I’ll write him in prison for a decade following my escape from the tar pits of addiction, after boarding a plane to Seattle with the last shot of junk I’d ever feel coursing through my veins. It will help me to stay clean to write him in prison and reflect to him ‘the good life’ without chains at a time when he’s got nothing to do but think about what he’s going to do when he gets out. That’s a distant future from where we were, tearing up the quaint, manicured lawns of Youngstown’s Northside in a stolen truck with a driver that simply didn’t give a fuck.
He was blazing down the street. The side-view mirrors of the cars parked along the curb came inches from scraping the sides of the truck.
“See, if it were me,” I said in the calmest voice possible, “I would drive so the cops didn’t know I was in a stolen car. That’s what ‘drive it like you stole it’ means to me.”
Brad blew through another stop sign at fifty miles an hour.

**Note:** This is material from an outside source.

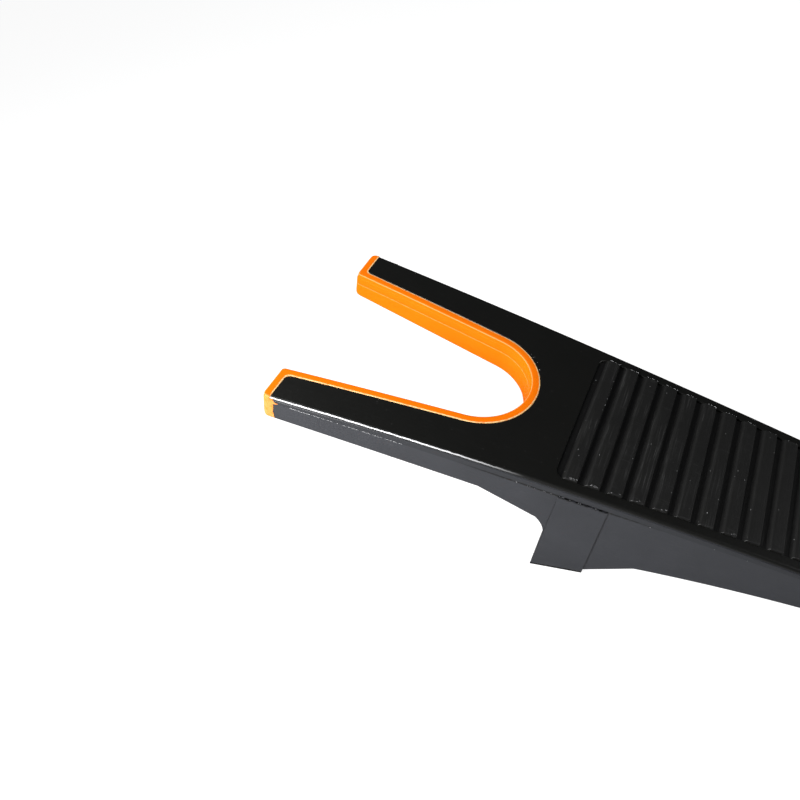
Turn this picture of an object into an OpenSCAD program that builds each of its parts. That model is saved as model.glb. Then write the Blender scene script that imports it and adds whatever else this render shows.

“Like stop signs,” I said. “Perfect example. Cops expect you to stop at stop signs… they get paid to catch you not stopping at the signs… and… I know, ‘fuck the man,’ I agree… but they do pull you over for it, and if you’re in a stolen car, say, with a rig in your sock… like me… I have a needle, with heroin and cocaine residue, in my sock… right now. And I know you got one in here too. I would at least like to get a shot off before I go to prison. Okay, so pretty fucking please… with cream and fucking sugar… Drive it like I stole it.”